| WHAT NEEDS TO BE DONE |
Output only the lines running from the line bearing "u = np.interp([p[0]" through the line bearing "before = set(bpy.data.objects)", character for character.

[Records with modeling code]
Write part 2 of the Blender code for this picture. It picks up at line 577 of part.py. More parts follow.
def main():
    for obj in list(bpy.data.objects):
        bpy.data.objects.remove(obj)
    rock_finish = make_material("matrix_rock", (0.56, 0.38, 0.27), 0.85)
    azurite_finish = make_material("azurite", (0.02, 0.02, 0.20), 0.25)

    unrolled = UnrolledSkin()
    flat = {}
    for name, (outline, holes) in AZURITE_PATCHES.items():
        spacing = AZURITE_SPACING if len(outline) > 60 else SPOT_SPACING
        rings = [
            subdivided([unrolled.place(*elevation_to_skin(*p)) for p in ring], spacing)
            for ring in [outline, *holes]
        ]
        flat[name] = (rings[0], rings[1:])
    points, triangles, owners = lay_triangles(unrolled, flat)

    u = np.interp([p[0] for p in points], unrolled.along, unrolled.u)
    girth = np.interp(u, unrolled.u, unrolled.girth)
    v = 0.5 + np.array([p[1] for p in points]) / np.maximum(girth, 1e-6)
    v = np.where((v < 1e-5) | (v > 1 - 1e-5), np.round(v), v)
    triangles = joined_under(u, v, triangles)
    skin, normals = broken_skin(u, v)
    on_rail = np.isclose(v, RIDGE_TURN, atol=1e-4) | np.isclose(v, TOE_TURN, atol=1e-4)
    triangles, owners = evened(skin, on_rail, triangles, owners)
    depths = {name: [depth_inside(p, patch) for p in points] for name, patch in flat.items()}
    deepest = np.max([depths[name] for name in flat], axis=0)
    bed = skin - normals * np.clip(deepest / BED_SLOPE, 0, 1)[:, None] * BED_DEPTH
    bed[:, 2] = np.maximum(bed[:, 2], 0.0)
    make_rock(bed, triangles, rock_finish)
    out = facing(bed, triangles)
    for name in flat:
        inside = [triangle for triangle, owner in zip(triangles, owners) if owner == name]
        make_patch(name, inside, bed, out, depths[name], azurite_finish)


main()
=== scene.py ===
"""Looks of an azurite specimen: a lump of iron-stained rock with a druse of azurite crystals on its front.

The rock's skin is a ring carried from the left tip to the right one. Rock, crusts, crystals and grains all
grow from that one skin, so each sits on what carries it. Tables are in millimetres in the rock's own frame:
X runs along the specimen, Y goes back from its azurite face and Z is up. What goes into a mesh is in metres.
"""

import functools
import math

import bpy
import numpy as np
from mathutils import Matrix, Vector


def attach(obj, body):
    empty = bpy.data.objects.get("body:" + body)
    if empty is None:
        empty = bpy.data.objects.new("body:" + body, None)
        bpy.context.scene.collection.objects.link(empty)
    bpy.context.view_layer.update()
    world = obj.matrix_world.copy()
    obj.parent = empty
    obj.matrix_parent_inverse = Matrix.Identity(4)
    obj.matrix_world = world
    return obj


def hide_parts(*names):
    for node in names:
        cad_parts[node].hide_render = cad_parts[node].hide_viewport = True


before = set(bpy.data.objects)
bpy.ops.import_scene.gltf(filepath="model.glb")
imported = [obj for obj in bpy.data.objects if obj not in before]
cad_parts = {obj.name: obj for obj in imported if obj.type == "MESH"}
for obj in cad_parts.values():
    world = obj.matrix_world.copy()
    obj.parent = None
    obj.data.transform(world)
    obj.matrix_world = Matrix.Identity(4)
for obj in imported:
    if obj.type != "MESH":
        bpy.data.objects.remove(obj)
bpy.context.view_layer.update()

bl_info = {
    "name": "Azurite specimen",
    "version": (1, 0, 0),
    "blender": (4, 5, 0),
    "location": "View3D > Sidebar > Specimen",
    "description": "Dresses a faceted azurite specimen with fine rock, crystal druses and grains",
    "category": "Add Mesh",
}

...

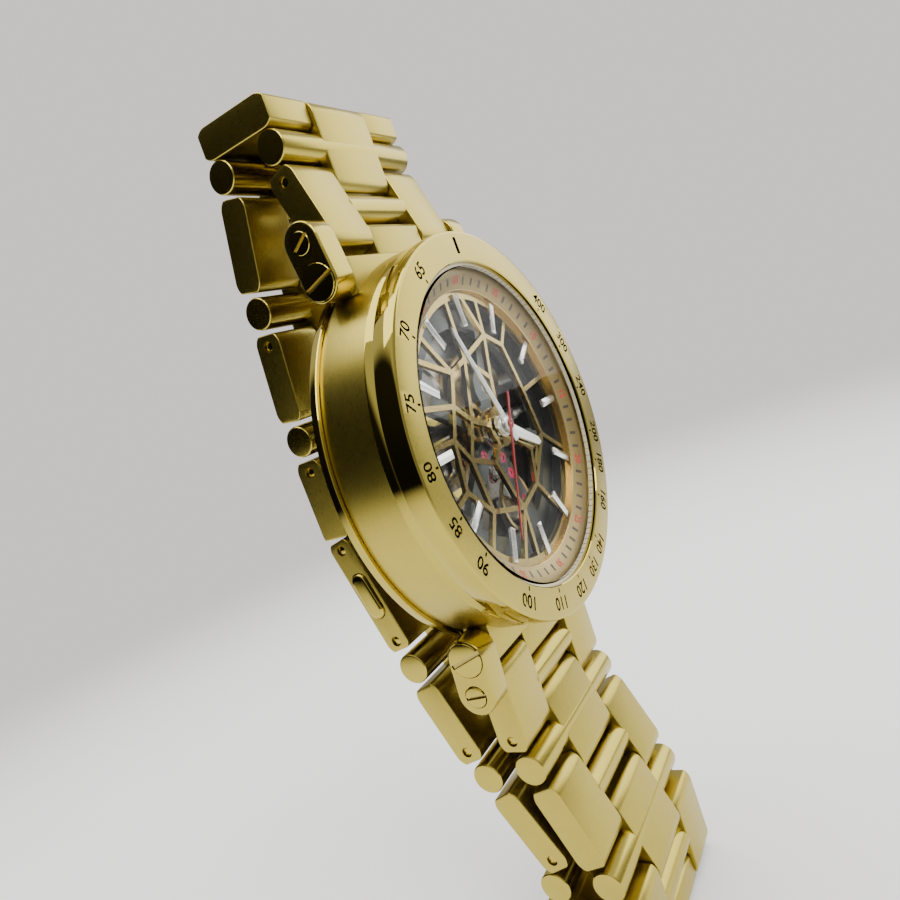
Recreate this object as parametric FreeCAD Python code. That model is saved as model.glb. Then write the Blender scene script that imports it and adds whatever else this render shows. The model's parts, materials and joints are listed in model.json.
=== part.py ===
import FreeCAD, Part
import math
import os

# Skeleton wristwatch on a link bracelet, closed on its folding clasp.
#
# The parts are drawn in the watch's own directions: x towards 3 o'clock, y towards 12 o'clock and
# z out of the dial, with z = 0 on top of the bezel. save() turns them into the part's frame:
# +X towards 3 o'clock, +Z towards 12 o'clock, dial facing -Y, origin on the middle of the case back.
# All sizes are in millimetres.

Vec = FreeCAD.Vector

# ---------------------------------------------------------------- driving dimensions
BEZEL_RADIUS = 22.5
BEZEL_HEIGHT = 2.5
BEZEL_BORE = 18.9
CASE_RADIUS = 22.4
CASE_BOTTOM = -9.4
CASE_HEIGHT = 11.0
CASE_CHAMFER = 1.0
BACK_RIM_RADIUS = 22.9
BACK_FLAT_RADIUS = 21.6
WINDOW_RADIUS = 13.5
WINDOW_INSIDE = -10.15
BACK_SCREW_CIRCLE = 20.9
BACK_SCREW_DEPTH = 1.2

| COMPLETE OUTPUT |
    u = np.interp([p[0] for p in points], unrolled.along, unrolled.u)
    girth = np.interp(u, unrolled.u, unrolled.girth)
    v = 0.5 + np.array([p[1] for p in points]) / np.maximum(girth, 1e-6)
    v = np.where((v < 1e-5) | (v > 1 - 1e-5), np.round(v), v)
    triangles = joined_under(u, v, triangles)
    skin, normals = broken_skin(u, v)
    on_rail = np.isclose(v, RIDGE_TURN, atol=1e-4) | np.isclose(v, TOE_TURN, atol=1e-4)
    triangles, owners = evened(skin, on_rail, triangles, owners)
    depths = {name: [depth_inside(p, patch) for p in points] for name, patch in flat.items()}
    deepest = np.max([depths[name] for name in flat], axis=0)
    bed = skin - normals * np.clip(deepest / BED_SLOPE, 0, 1)[:, None] * BED_DEPTH
    bed[:, 2] = np.maximum(bed[:, 2], 0.0)
    make_rock(bed, triangles, rock_finish)
    out = facing(bed, triangles)
    for name in flat:
        inside = [triangle for triangle, owner in zip(triangles, owners) if owner == name]
        make_patch(name, inside, bed, out, depths[name], azurite_finish)


main()
=== scene.py ===
"""Looks of an azurite specimen: a lump of iron-stained rock with a druse of azurite crystals on its front.

The rock's skin is a ring carried from the left tip to the right one. Rock, crusts, crystals and grains all
grow from that one skin, so each sits on what carries it. Tables are in millimetres in the rock's own frame:
X runs along the specimen, Y goes back from its azurite face and Z is up. What goes into a mesh is in metres.
"""

import functools
import math

import bpy
import numpy as np
from mathutils import Matrix, Vector


def attach(obj, body):
    empty = bpy.data.objects.get("body:" + body)
    if empty is None:
        empty = bpy.data.objects.new("body:" + body, None)
        bpy.context.scene.collection.objects.link(empty)
    bpy.context.view_layer.update()
    world = obj.matrix_world.copy()
    obj.parent = empty
    obj.matrix_parent_inverse = Matrix.Identity(4)
    obj.matrix_world = world
    return obj


def hide_parts(*names):
    for node in names:
        cad_parts[node].hide_render = cad_parts[node].hide_viewport = True


before = set(bpy.data.objects)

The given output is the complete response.